2 thoughts on “21 de dezembro de 2019 – segunda aula de Vegetoterapia II

  1. Olá Emerson!
    Muito obrigada pela visita e pelo comentário. Entendo perfeitamente o que você diz sobre a preguiça, realmente é complicado reunir empolgação (ou seja lá qual for o antônimo de preguiça) para visitar ou acompanhar relatos ou coisas ligadas a algo que não é do seu campo de interesses imediatos. Além do mais, dizem que a preguiça é a mãe de todos os pecados, e mãe a gente tem que respeitar.
    Fico muito feliz que tenha visto alguma qualidade no relato e que este até tenha lhe levado a imaginar – já fez muito mais do que eu pensava.

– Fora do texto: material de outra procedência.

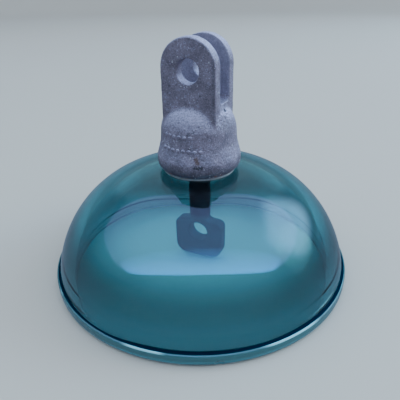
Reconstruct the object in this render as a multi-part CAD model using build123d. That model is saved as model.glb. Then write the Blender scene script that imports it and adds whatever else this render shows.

Se existe alguma qualidade nesse e em outros textos que produzo, parte dela se deve às pessoas que me cedem gentilmente parte do seu tempo em conversas e reflexões, e você sabe que é uma dessas pessoas – então parte dessa qualidade que você aqui enxergou é devida também a você! Mais uma vez, muito obrigada!

    Beijoca,
    Marcus

  2. Olá, seu lindo. Tem um tempo que penso em visitar esse espaço, mas sabe como é (preguiça). Achei incrível a descrição, viajando em imaginar as paradas. Como cai de paraquedas, ainda estou perdido com os relatos/aula,mas devo procurar mais coisas pra me situar. Mas é isso, parabéns pela escrita.